The Spy Who Couldn't Spell
A Dyslexic Traitor, An Unbreakable Code, and the FBI's Hunt for America's Stolen Secrets...
In 2001, Brian Regan was arrested for conspiring to commit espionage against the American government. His marriage was strained, he was in mounds of debt, and he figured selling secrets to Libya, Iraq & China would be a way to make millions. Yudhijit Bhattacharjee's portrait of Regan and the FBI agent who led his case - Steven Carr - reads like a John le Carré novel. Regan was caught (obviously, or else this book would not have been written) due to his poorly thought out plans that he got from movies and books. However, the fact that he managed to steal so much classified information is amazing (and so is the fact that he forgot his own code that encrypted where he buried it in national parks around the D.C. area). I thought the book moved along at a nice pace.
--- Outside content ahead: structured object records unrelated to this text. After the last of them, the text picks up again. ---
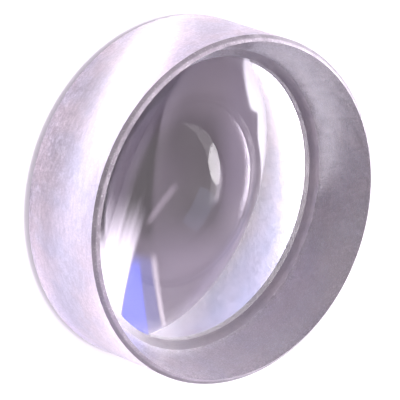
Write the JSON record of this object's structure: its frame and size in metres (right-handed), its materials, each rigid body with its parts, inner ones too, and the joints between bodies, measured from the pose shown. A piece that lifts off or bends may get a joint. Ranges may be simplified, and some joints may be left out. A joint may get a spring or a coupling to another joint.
{
  "type": "biconcave lens",
  "caption": "Thick round biconcave glass lens: both faces hollow and polished, edge and rim bevels ground.",
  "frame": {"origin": "centre of the lower face's rim, the circle that the lens lies on", "axes": "+Z along the optical axis, out of the upper face; X and Y are free, because the lens is round"},
  "size_m": [0.05, 0.05, 0.0165],
  "materials": {
    "glass": "clear crown glass, both faces polished, edge and bevels fine ground"
  },
  "bodies": {
    "root": {"lens": "glass"}
  },
  "joints": []
}
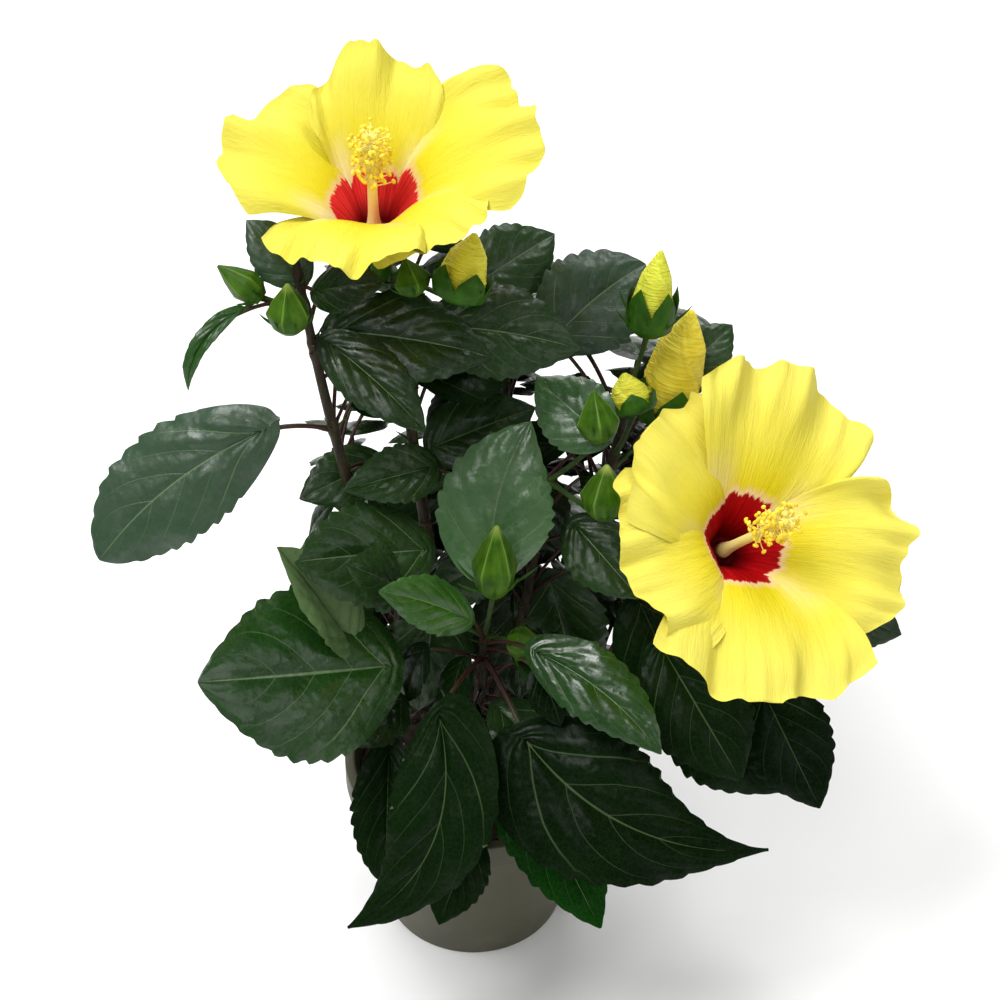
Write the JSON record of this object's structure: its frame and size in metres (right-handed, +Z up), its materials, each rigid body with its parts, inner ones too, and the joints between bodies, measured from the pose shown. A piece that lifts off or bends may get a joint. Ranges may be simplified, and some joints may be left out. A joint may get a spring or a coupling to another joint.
{
  "type": "potted hibiscus shrub",
  "caption": "Small potted hibiscus shrub: upright stems with dark, toothed, pointed leaves, buds, and wide open yellow blooms with a crimson eye.",
  "frame": {"origin": "centre of the pot's flat underside", "axes": "+Z up; -Y is the side both open blooms are seen from; +X to the right of that view"},
  "size_m": [0.3279, 0.2418, 0.4256],
  "materials": {
    "pot": "satin olive-brown moulded plastic",
    "soil": "rough dark potting soil",
    "bark": "matt brown bark with fine lengthwise relief",
    "leaf": "dark green leaf with a soft sheen and paler veins",
    "petal": "soft yellow petal with a crimson eye",
    "column": "cream column with golden anthers"
  },
  "bodies": {
    "root": {"pot": "pot", "soil": "soil", "trunk": "bark", "bough_left": "bark", "bough_upper": "bark", "bough_front": "bark", "bough_right_top": "bark", "bough_right": "bark", "bough_left_low": "bark", "bough_centre": "bark", "bough_back": "bark", "bough_back_left": "bark", "bough_back_right": "bark", "mass_left": "leaf", "mass_upper": "leaf", "mass_front": "leaf", "mass_right_top": "leaf", "mass_right": "leaf", "mass_left_low": "leaf", "mass_centre": "leaf", "mass_back": "leaf", "mass_back_left": "leaf", "mass_back_right": "leaf", "corolla_a": "petal", "corolla_b": "petal", "column_a": "column", "column_b": "column"}
  },
  "joints": []
}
I recognize Regan is serving a life sentence, but missing from the entire story was his perspective. Bhattacharjee can only guess at his motives and his feelings throughout the trial. Also, Regan went on trial shortly after 9/11, and that important historical event was overshadowed in the tale. Of course the jury was swayed against a man who was conspiring to sell secrets to Iraq.... still - a fascinating look into the first espionage case of the digital age.